__WORK REQUIRED__. Repeat the whole of the data, keeping every detail the same.

__DATA SEGMENT__.
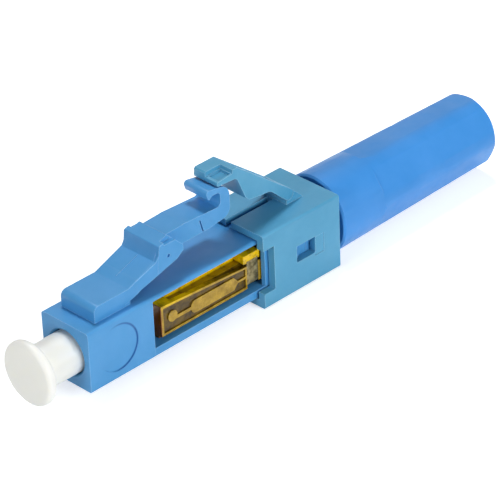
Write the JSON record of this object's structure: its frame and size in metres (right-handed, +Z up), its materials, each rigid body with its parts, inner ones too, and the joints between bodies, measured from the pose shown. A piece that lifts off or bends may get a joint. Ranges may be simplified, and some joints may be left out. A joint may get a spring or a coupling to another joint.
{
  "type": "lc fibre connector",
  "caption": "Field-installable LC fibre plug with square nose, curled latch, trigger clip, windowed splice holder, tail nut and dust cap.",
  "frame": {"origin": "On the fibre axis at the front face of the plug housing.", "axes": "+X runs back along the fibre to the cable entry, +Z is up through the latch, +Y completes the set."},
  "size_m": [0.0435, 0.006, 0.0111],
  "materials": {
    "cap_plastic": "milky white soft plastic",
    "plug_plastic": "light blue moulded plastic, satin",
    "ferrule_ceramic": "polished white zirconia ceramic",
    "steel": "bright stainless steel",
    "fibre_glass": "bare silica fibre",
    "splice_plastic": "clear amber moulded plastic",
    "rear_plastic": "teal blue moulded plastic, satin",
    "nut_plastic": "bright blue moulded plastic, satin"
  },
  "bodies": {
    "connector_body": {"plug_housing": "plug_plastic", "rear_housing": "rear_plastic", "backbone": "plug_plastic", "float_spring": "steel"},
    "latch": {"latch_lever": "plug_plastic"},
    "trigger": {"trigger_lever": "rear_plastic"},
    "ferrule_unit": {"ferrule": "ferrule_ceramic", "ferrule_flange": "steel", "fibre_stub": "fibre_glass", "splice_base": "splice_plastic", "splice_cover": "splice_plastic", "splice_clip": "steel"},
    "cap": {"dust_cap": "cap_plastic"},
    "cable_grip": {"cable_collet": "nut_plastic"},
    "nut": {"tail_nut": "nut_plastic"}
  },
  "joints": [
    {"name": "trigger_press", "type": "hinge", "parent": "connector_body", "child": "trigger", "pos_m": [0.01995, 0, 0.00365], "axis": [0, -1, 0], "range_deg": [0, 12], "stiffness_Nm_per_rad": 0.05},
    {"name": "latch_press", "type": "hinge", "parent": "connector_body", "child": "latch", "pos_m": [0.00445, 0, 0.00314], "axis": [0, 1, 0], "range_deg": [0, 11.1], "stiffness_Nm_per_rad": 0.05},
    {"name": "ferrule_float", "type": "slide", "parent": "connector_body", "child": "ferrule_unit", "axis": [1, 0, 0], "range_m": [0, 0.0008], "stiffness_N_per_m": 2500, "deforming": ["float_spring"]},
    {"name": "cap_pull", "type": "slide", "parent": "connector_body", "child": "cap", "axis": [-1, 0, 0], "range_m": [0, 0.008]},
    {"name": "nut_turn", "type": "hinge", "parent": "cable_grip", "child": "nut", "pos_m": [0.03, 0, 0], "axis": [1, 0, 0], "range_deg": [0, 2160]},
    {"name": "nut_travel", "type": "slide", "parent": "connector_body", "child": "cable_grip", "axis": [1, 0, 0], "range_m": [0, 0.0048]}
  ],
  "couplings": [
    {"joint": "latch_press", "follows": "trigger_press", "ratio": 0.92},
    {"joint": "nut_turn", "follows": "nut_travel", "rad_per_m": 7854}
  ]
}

__OUTPUT FOR THIS EXERCISE__.
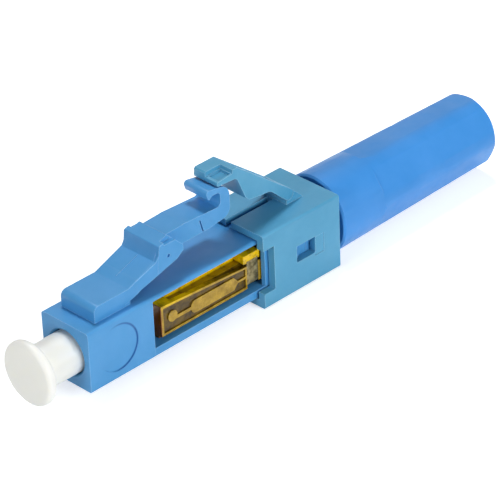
Write the JSON record of this object's structure: its frame and size in metres (right-handed, +Z up), its materials, each rigid body with its parts, inner ones too, and the joints between bodies, measured from the pose shown. A piece that lifts off or bends may get a joint. Ranges may be simplified, and some joints may be left out. A joint may get a spring or a coupling to another joint.
{
  "type": "lc fibre connector",
  "caption": "Field-installable LC fibre plug with square nose, curled latch, trigger clip, windowed splice holder, tail nut and dust cap.",
  "frame": {"origin": "On the fibre axis at the front face of the plug housing.", "axes": "+X runs back along the fibre to the cable entry, +Z is up through the latch, +Y completes the set."},
  "size_m": [0.0435, 0.006, 0.0111],
  "materials": {
    "cap_plastic": "milky white soft plastic",
    "plug_plastic": "light blue moulded plastic, satin",
    "ferrule_ceramic": "polished white zirconia ceramic",
    "steel": "bright stainless steel",
    "fibre_glass": "bare silica fibre",
    "splice_plastic": "clear amber moulded plastic",
    "rear_plastic": "teal blue moulded plastic, satin",
    "nut_plastic": "bright blue moulded plastic, satin"
  },
  "bodies": {
    "connector_body": {"plug_housing": "plug_plastic", "rear_housing": "rear_plastic", "backbone": "plug_plastic", "float_spring": "steel"},
    "latch": {"latch_lever": "plug_plastic"},
    "trigger": {"trigger_lever": "rear_plastic"},
    "ferrule_unit": {"ferrule": "ferrule_ceramic", "ferrule_flange": "steel", "fibre_stub": "fibre_glass", "splice_base": "splice_plastic", "splice_cover": "splice_plastic", "splice_clip": "steel"},
    "cap": {"dust_cap": "cap_plastic"},
    "cable_grip": {"cable_collet": "nut_plastic"},
    "nut": {"tail_nut": "nut_plastic"}
  },
  "joints": [
    {"name": "trigger_press", "type": "hinge", "parent": "connector_body", "child": "trigger", "pos_m": [0.01995, 0, 0.00365], "axis": [0, -1, 0], "range_deg": [0, 12], "stiffness_Nm_per_rad": 0.05},
    {"name": "latch_press", "type": "hinge", "parent": "connector_body", "child": "latch", "pos_m": [0.00445, 0, 0.00314], "axis": [0, 1, 0], "range_deg": [0, 11.1], "stiffness_Nm_per_rad": 0.05},
    {"name": "ferrule_float", "type": "slide", "parent": "connector_body", "child": "ferrule_unit", "axis": [1, 0, 0], "range_m": [0, 0.0008], "stiffness_N_per_m": 2500, "deforming": ["float_spring"]},
    {"name": "cap_pull", "type": "slide", "parent": "connector_body", "child": "cap", "axis": [-1, 0, 0], "range_m": [0, 0.008]},
    {"name": "nut_turn", "type": "hinge", "parent": "cable_grip", "child": "nut", "pos_m": [0.03, 0, 0], "axis": [1, 0, 0], "range_deg": [0, 2160]},
    {"name": "nut_travel", "type": "slide", "parent": "connector_body", "child": "cable_grip", "axis": [1, 0, 0], "range_m": [0, 0.0048]}
  ],
  "couplings": [
    {"joint": "latch_press", "follows": "trigger_press", "ratio": 0.92},
    {"joint": "nut_turn", "follows": "nut_travel", "rad_per_m": 7854}
  ]
}